I like the bottom one ! I don't have any of the programs it takes to do this,
and Wojtec is incognito most of this week-end. Someone will jump in and
do their trick, I'm sure.

Charles


----------



## Bucksnort101 (Sep 19, 2008)

I like the last two the best, bottom one if of Herschel "Herky" Green flying Capt. Buzz Hearn's p-47 as his own P-47 "Big Stud" was in for Maintanence. Name of picture is "Herky's Big Day", depicts his downing of 6 planes on Jan 30, 1944.
Downed 4 Ju-52's, one MA-202, and on Do-217 on that day.
There, bet you didn't think this thread would turn into a mini history thread did ya


----------



## Lucky13 (Sep 19, 2008)

Here's a few more for you Bucky....


----------



## Gnomey (Sep 19, 2008)

Nice info Buck (used it to find a picture of him to add to the siggy).

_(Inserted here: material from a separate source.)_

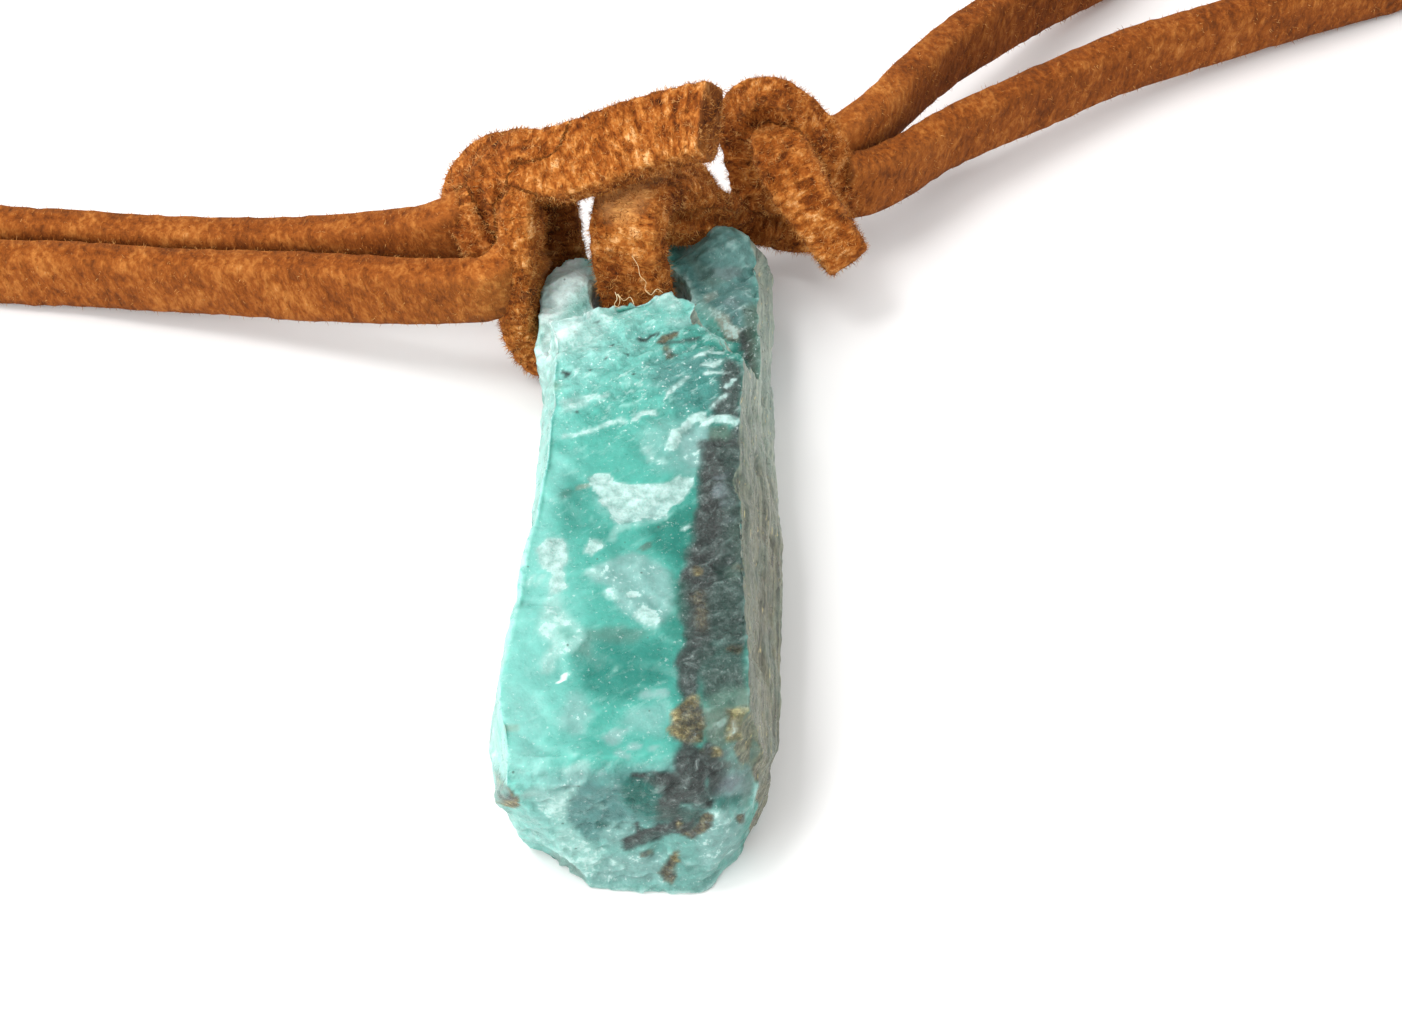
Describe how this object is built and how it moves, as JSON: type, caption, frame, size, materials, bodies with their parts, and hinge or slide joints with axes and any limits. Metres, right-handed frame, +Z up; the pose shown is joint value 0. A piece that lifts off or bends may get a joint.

Here are a couple - using the last picture. First one is without embossing. The rest are just different fonts.

Any alterations (or if you want one from another picture - ie one of Lucky's). Just say I'd I'll see what I can do.


----------



## Bucksnort101 (Sep 19, 2008)

Thanks Lucky, I found a few of those as well. I really like Glenn Eaglestons' P-47 pics with the Skull and Crossbones (hint for anyone kind enough to take on the task)


----------



## Bucksnort101 (Sep 19, 2008)

Ooops, Gnomey got a finished siggy posted before my last post about the Skull Crossbones Jug Thanks for your work, mind if I ask what software you used to do this?


----------



## Gnomey (Sep 19, 2008)

I use Adobe Photoshop CS3.

Here is one with the Skull and Crossbones Jug - any changes you wish let me know.


----------



## Bucksnort101 (Sep 19, 2008)

No changes, looks good, thanks for your hard work. Having some trouble getting the siggy pic to work, but I'll figure it out when I'm not so busy.


----------



## Marcel (Sep 19, 2008)

Whow, your fast and good, Gnomey. 
Unfortunately I don't have much time this weekend, so if you have patience I give it a shot next week bucky.


----------



## Marcel (Sep 19, 2008)

Thorlifter said:


> Yep, it helps to post a few idea and pics of things you want included. Like Lucky said, Wurger, Njaco, and Marcel and good at it. I do ok with it.



Thor, you're at least as good. Don't pull yourself down.


----------



## Njaco (Sep 19, 2008)

Heres 3 quick ones. When I have more time I can do a couple more.


----------



## Marcel (Sep 21, 2008)

Crude attempt:


----------